There are a lot of similarities between natural stone tiles and the various natural stone materials that are available. They are both hard-surface flooring options that are highly durable and water-resistant and can last for many years in numerous environments. The key difference is in the melted glass glaze that can be applied to ceramics to protect them from damage and stains. Ceramic tile also can be manufactured to mimic the look of other materials, such as wood, glass, metal, and, yes, natural stone.
Natural Stone Tile
Mountain-born stone comprises a variety of specific materials, each of which has unique properties and characteristics.
The hardest and densest construction-grade stone material, granite can be polished smooth, honed flat, or left in a naturally gauged state. While it is resistant to stains and water penetration, it is somewhat porous and should be sealed after installation, to protect both the tiles and the grout lines between them.

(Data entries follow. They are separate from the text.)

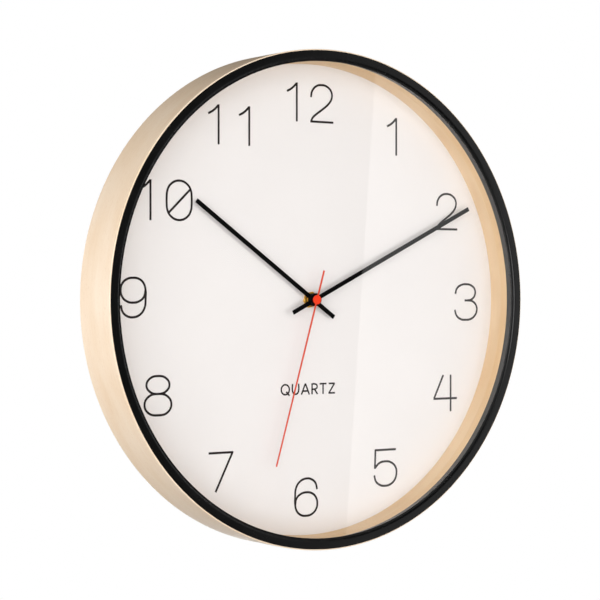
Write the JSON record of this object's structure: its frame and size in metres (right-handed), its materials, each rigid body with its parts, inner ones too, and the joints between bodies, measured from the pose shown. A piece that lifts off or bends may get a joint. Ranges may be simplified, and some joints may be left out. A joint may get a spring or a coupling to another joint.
{
  "type": "wall clock",
  "caption": "Round analogue wall clock: bent beech hoop, narrow black bezel, flat glass, white dial, straight hands and a geared quartz movement with its cell.",
  "frame": {"origin": "on the hand axis in the plane of the hoop's rear rim, which is the wall", "axes": "+Z to twelve o'clock, -Y out of the dial towards the reader, +X to three o'clock, +Y into the wall"},
  "size_m": [0.4, 0.0481, 0.4],
  "materials": {
    "beech": "clear matt lacquer on beech veneer, fine pale grain running round the hoop",
    "beech_lining": "clear matt lacquer on thin beech",
    "beech_block": "sawn beech, glued",
    "black_moulding": "satin black ABS moulding",
    "clear_glass": "flat float glass, polished",
    "white_dial": "matt warm white printed sheet",
    "fibreboard": "brown hardboard",
    "zinc_steel": "zinc-plated pressed steel",
    "black_rubber": "soft black rubber",
    "white_housing": "lightly textured white polystyrene",
    "brass": "turned brass",
    "board_laminate": "green solder mask on laminate",
    "bright_steel": "bright nickel-plated steel",
    "black_resin": "poured black resin",
    "electrical_steel": "annealed nickel-iron sheet",
    "natural_nylon": "natural nylon",
    "copper_wire": "enamelled copper wire",
    "cell_sleeve": "printed metal sleeve, plain grey",
    "black_lacquer": "matt black lacquer on aluminium",
    "natural_acetal": "natural acetal",
    "red_lacquer": "red lacquer on aluminium",
    "red_plastic": "satin red plastic",
    "sintered_magnet": "sintered magnet"
  },
  "bodies": {
    "case": {"case_hoop": "beech", "bezel_ring": "black_moulding", "lens_ring": "black_moulding", "lens": "clear_glass", "lining_ring": "beech_lining", "dial": "white_dial", "dial_board": "fibreboard", "corner_blocks": "beech_block", "hanger_block": "beech_block", "hanger_plate": "zinc_steel", "hanger_screws": "zinc_steel", "rubber_washer": "black_rubber", "movement_housing": "white_housing", "rear_cover": "white_housing", "threaded_stem": "brass", "stem_nut": "brass", "circuit_board": "board_laminate", "crystal": "bright_steel", "chip_cover": "black_resin", "stator": "electrical_steel", "coil_core": "electrical_steel", "coil_bobbin": "natural_nylon", "coil_winding": "copper_wire", "stator_screws": "bright_steel", "contact_positive": "bright_steel", "contact_negative": "bright_steel"},
    "minute_work": {"minute_hand": "black_lacquer", "minute_boss": "black_lacquer", "minute_tube": "brass", "centre_wheel": "natural_acetal"},
    "hour_work": {"hour_hand": "black_lacquer", "hour_wheel": "natural_acetal"},
    "second_work": {"second_hand": "red_lacquer", "second_cap": "red_plastic", "second_arbor": "bright_steel", "second_wheel": "natural_acetal"},
    "third": {"third_wheel": "natural_acetal"},
    "intermediate": {"intermediate_wheel": "natural_acetal"},
    "rotor": {"rotor_magnet": "sintered_magnet", "rotor_pinion": "natural_nylon"},
    "setting_works": {"works_wheel": "natural_acetal", "setting_knob": "white_housing"},
    "cell": {"cell": "cell_sleeve"}
  },
  "joints": [
    {"name": "minute_hand_turn", "type": "hinge", "parent": "case", "child": "minute_work", "pos_m": [0, 0, 0], "axis": [0, 1, 0], "continuous": true},
    {"name": "hour_hand_turn", "type": "hinge", "parent": "case", "child": "hour_work", "pos_m": [0, 0, 0], "axis": [0, 1, 0], "continuous": true},
    {"name": "second_hand_turn", "type": "hinge", "parent": "case", "child": "second_work", "pos_m": [0, 0, 0], "axis": [0, 1, 0], "continuous": true},
    {"name": "third_wheel_turn", "type": "hinge", "parent": "case", "child": "third", "pos_m": [-0.00831, 0, 0.0048], "axis": [0, 1, 0], "continuous": true},
    {"name": "intermediate_wheel_turn", "type": "hinge", "parent": "case", "child": "intermediate", "pos_m": [0.0092, 0, -0.00429], "axis": [0, 1, 0], "continuous": true},
    {"name": "rotor_turn", "type": "hinge", "parent": "case", "child": "rotor", "pos_m": [0.01543, 0, -0.00069], "axis": [0, 1, 0], "continuous": true},
    {"name": "setting_knob_turn", "type": "hinge", "parent": "case", "child": "setting_works", "pos_m": [0.00658, 0, 0.00731], "axis": [0, 1, 0], "continuous": true},
    {"name": "cell_pull", "type": "slide", "parent": "case", "child": "cell", "axis": [0, 1, 0], "range_m": [0, 0.02]}
  ],
  "couplings": [
    {"joint": "hour_hand_turn", "follows": "minute_hand_turn", "ratio": 0.083333},
    {"joint": "second_hand_turn", "follows": "minute_hand_turn", "ratio": 60},
    {"joint": "third_wheel_turn", "follows": "minute_hand_turn", "ratio": -7.5},
    {"joint": "intermediate_wheel_turn", "follows": "minute_hand_turn", "ratio": -360},
    {"joint": "rotor_turn", "follows": "minute_hand_turn", "ratio": 1800},
    {"joint": "setting_knob_turn", "follows": "minute_hand_turn", "ratio": -0.33333}
  ]
}
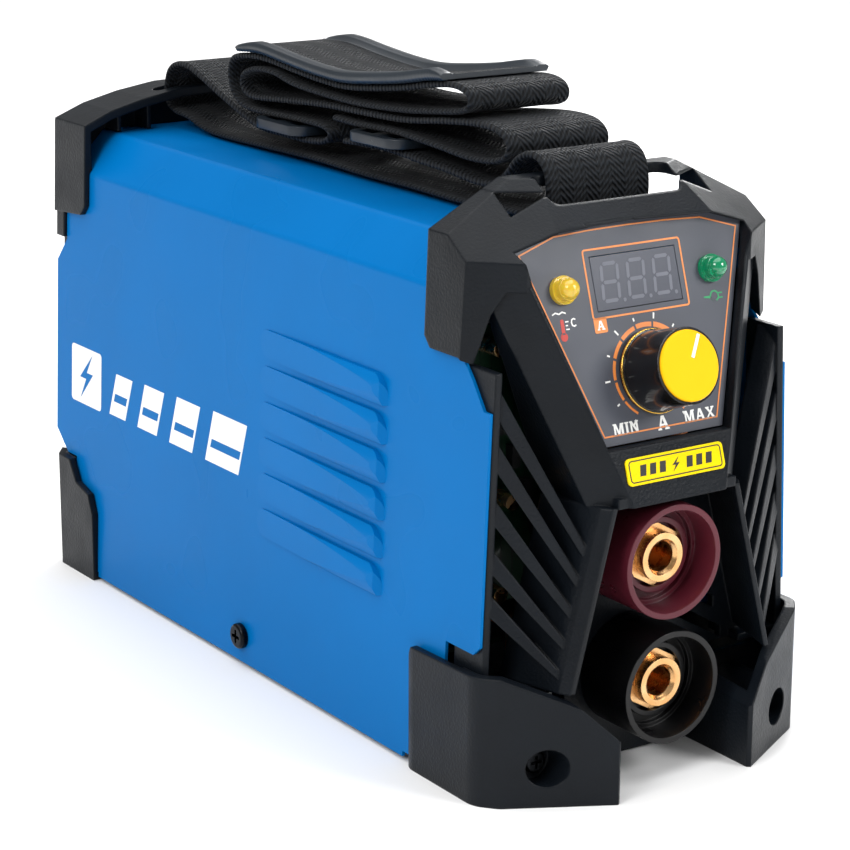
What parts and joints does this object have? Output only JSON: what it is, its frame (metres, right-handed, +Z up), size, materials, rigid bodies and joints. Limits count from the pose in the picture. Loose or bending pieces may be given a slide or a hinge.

Almost as hard as granite, slate is a striated material that consists of layers of flat, hard-packed stone that are compressed by the weight of the earth into solid pieces. This gives the material a very strong structure, making it resistant to cracks and breaks. However, it is prone to some chipping on tile edges. Naturally porous, like all stones, slate should be chemically sealed after installation, with periodic reapplication recommended for best effect.
Limestone offers moderate density and strength and is porous (must be sealed). It tends to weather well, taking on an aged, antique look over time, reminiscent of classical stone structures.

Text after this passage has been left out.